A properly structured system would balance the policing of crimes proportional to their negative effects on society. The current system does not effectively do this. It drains money from non-violent citizens to support inflated and misallocated police departments. The legal system should not incentivize easily monetizable infractions at the expense of policing real crimes. The solution to this issue is simple: Police Departments (or any government agency) should not be allowed keep the money they collect from fines or seizures. This money should be returned to the taxpayers. The easiest way to do this is a tax rebate. When the Police fine someone for a violation what they are doing is making the individual pay the cost (negative externalities) imposed on those around them by their behavior. For example, speeding increase the risk of an accident to those around the driver who are not speeding. Fining the driver should disincentivize him from that behavior in the future. Thus, it is only natural that the money be returned to the people. They are the ones who bear the negative side effects of the behavior.
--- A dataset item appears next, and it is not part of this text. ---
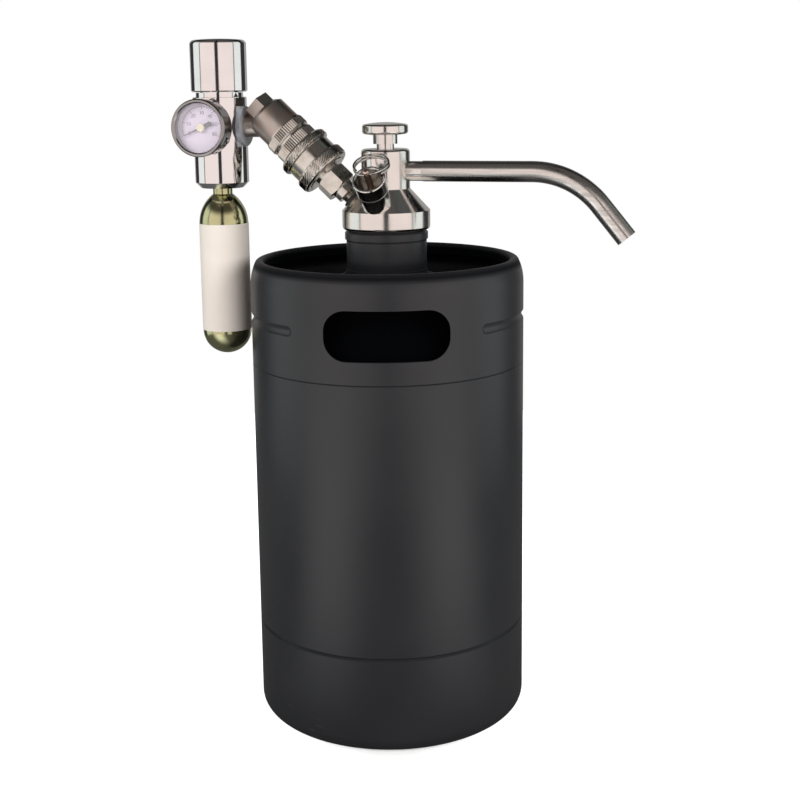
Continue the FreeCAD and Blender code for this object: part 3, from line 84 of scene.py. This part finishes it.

Milking the taxpayers to top off department budgets is a perversion of justice. If departments need additional funds they should ask the taxpayers directly via referendum, and of course carefully scrutinize how they use the dollars they do have. At the end of the day, law enforcement should be there to serve us, not the other way around. Our current system would improve immensely if we removed the monetary rewards from policing certain crimes over others and returned the funds the people the law was originally created to protect.